Чем отличается понимание
от этого шока? Понимание привязано к какому-то контенту. Например, вдруг можно понять, что тебя обманули, вдруг можно понять, что ты зря прожил жизнь, вдруг можно понять, что сейчас за твоей спиной стоит киллер и он сейчас тебя убьет, – это всё привязано к чему-то. А шок, который мы испытываем, когда нас пугают в тёмной комнате или в лесу (шорох за кустом), и весь опыт и хаос вторжения звуков, впечатлений пропадает, и обнуляется внутреннее пространство здесь и теперь, которое ничем не заполнено, – это понимание в чистом виде, оно ничем не заполнено. Внезапно в бесконечной толще океанического это возникает пузырь оппозиции здесь и теперь. И вот это есть, с моей точки зрения, «лента Мёбиуса», где онтология перетекает в гносеологию, где возникает эффективное понимание.Смысл
– это внешняя к пониманию вещь. Чтобы реально встретиться с этой точкой здесь и теперь, которая открывается внутри нас, нужно чтобы она в чём-то отразилась. Она не может отразиться в хаосе внешнего мира, она не может отразиться в наших впечатлениях. Глаз видит, но не самого себя, он видит то, что ему предъявлено, но самого себя он может увидеть только в зеркале. А что может быть зеркалом для этого глаза свидетеля? Только мышление, только текст, только речь, только связь имён. Она существует как некое особое зеркало, в котором можно увидеть эту точку здесь и теперь, – не всегда, но при некоторых обстоятельствах. То есть если это правильное мышление, то оно выступает тем зеркалом, в котором «проявляется глаз», – мышление, как бы порождающее это зеркало. Он порождает это зеркало и в нём же отражается.Вот это зеркало, при условии, что оно является зеркалом, существующим специально для восприятия отражения свидетельствующего Я
, то есть здесь и теперь, принципа осознания, – вот это зеркало, в той его части, в какой оно сформулировано, – оно, собственно говоря, и является выражением смысла.

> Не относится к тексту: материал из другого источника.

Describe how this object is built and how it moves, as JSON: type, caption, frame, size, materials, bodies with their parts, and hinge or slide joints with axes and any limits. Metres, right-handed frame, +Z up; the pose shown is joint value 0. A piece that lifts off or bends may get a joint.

То есть, когда мы говорим «смысл», мы имеем в виду артикулированный концепт, который чётко и однозначно служит поддержкой для проявления в нём этой точки оппозиции бесконечному Всё.Если мы имеем дело с текстом, в котором такой «поддержки», такого зеркала для Я
не существует, то это, скажем так, обычный поток бреда, обычная такая текстуальная матрица, про который говорят: «Да, вот это текст, но смысла он не имеет». Причём смысла он может не иметь на очень разных уровнях. Это может быть очень хороший художественный текст, но он не имеет смысла, потому что через него невозможно соприкоснуться со свидетельствованием. Например, некоторые стихи имеют характер смысла, то есть они дают определённую опору для того, чтобы проявился свидетельствующий здесь и теперь Я. А некоторые стихи не имеют такой опоры. То есть одни стихи проговариваются как мантра, а другие являются «ухватыванием за раскалённый утюг», – этаким шоковым болевым фактором, который нас заставляет пережить эффект Я, возникающего посреди не-Я.Например, Гумилёв имеет свойство давать момент присутствия смысла
: «Понял теперь я, что наша свобода только оттуда бьющий свет». И сама эта фраза начинается со слова «понял». С другой стороны, если мы возьмём, например, «колокольчики мои, цветики степные», то совершенно понятно, что это некое сплетение слов, которое никакого эффекта остановки, шока и так далее не даёт. То есть тексты разные. Если мы читаем «Войну и мир», мы можем читать в сомнамбулическом состоянии, прочесть всё и нигде не зацепиться. Но есть тексты, которые не позволяют пройти без того, чтобы не возникло ощущение боли, ощущение возврата к себе. И, конечно, в гораздо большей степени это свойственно текстам метафизическим, нежели художественным, потому что художественные тексты – это колоссальная уступка «слову» музыки. То есть в художественных текстах, особенно в поэзии, Логос отказывается от себя и сдаётся перед духом музыки. А дух музыки – это дух «мудрости», а дух «мудрости» – это дух абсурда, бессмыслицы.Что такое, собственно говоря, «господство» не-Я
? «Господство» не-Я – это когда естественным образом глаз не видит самого себя: он видит всё, кроме себя, и он даже не помышляет о том, чтобы себя увидеть. Я – нет; нет возникновения здесь и теперь, нет понимания, нет смысла. Поэтому то, что у нас должно быть точкой этого «воздушного пузыря», который возник в толще океана, – вот этого «пузыря» на самом деле не возникает: океан проходит сквозь нас. Мы – как рыбы, у которых воздушного пузыря нет. Мы – акулы, в которых не бывает этого пузыря. И ситуация, которая образуется таким образом, то есть мы погружены в не-Я, – это страшное состояние, это инфернальное состояние.